Hi, Colleen. Of course I remember the pictures you sent on August 6, 2008, regarding flooding. At that time you were asking specifically what was being done or planned with the bridge as it related to flooding. I immediately followed up with the district Facilities Committee regarding the possible impact of the bridge and the DEP’s restrictions regarding changing the bridge or otherwise impacting the flow of water. While I have not walked the area with you personally, I have walked the area several times over the past two years, during rain and post-rain. I’m sorry you aren’t aware of that. As was stated by Mr. Disko Monday night, I don’t think anyone has ever contended that there is not flooding. The discrepancy is in predicting how the synthetic field will perform during flooding. I am looking forward to the DEP’s opinion, as I believe they are the best resource in resolving this issue. I am sorry to hear the neighbors feel ignored and I apologize to you personally, but I respectfully disagree and feel that I (and that’s all I can speak for) am listening.

Colleen said...

I too am waiting for the DEP finding. Since Mr. Disco kept comparing Maple with Stevens it was hard to believe that he had ever walked the two. I find it hard to compare a silt covered field comparable to a corner.
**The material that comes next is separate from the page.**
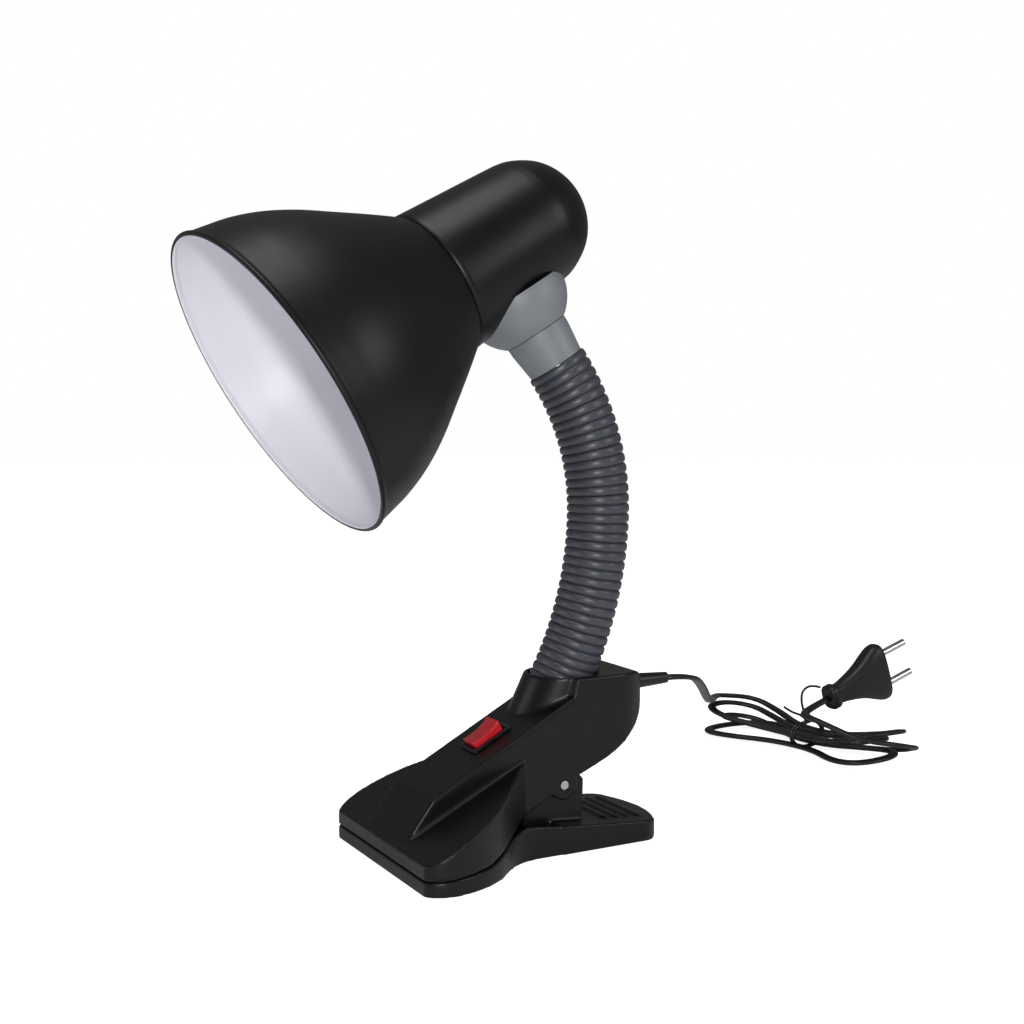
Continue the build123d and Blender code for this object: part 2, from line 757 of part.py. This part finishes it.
rear_end = plug_face + plug_axis * (1 - plug_length)
lead_route = [
    rear_end, rear_end - plug_axis * 16, Vector(-50, 210, 26), Vector(-30, 209, 24), Vector(-15, 232, 17),
]
tube(lead_route, "plug_lead")
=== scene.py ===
import bmesh
import bpy
import json
from math import cos, pi, radians, sin
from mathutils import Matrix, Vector


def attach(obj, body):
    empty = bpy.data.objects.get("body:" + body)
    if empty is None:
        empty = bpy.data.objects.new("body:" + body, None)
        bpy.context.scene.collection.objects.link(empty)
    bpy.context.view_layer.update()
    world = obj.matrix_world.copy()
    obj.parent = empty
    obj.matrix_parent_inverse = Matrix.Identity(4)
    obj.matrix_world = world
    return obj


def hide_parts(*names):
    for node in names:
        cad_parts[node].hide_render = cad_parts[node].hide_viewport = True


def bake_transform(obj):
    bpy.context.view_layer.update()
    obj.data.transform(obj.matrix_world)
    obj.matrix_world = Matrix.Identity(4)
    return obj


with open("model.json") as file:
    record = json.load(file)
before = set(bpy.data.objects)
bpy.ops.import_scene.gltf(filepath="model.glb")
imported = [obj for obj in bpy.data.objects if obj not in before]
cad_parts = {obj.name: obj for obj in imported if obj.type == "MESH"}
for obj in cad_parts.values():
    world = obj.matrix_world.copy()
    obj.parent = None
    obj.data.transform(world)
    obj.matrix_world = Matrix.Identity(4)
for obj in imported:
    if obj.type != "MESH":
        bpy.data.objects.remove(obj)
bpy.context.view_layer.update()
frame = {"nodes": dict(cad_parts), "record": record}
MM = 0.001
UP = Vector((0, 0, 1))


def mm(*numbers):
    return Vector(numbers) * MM


# ---------------------------------------------------- driving dimensions, as in the frame
neck_turn = radians(22.0)           # the neck bends in a plane turned this far about +Z
neck_lean = radians(23.3)
neck_arcs = [(195 * MM, radians(22.0)), (122 * MM, radians(34.4))]
neck_joints = 7
neck_base = mm(0, 26, 78)
neck_flat = Vector((-sin(neck_turn), -cos(neck_turn), 0))
sleeve_radius = 14.4 * MM
collar_length = 60.0 * MM
rim_distance = 117.0
throat_distance = 31.0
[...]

It seems some people and I'm not saying you since you've made it clear you've done your homework, see what they want to see.

Anonymous said...

It`s time to cut some teachers and staff and throughout the town. We just can not afford the cost anymore. After the teachers contract is up, can we negotiate a 401k plan instead of a defined benefit plan for them? Also, they need to contribute to their benefits.
I would gladly pay 2-5% of my income to sleep good at night with a good health plan. The time has come to make changes. We can not afford high taxes.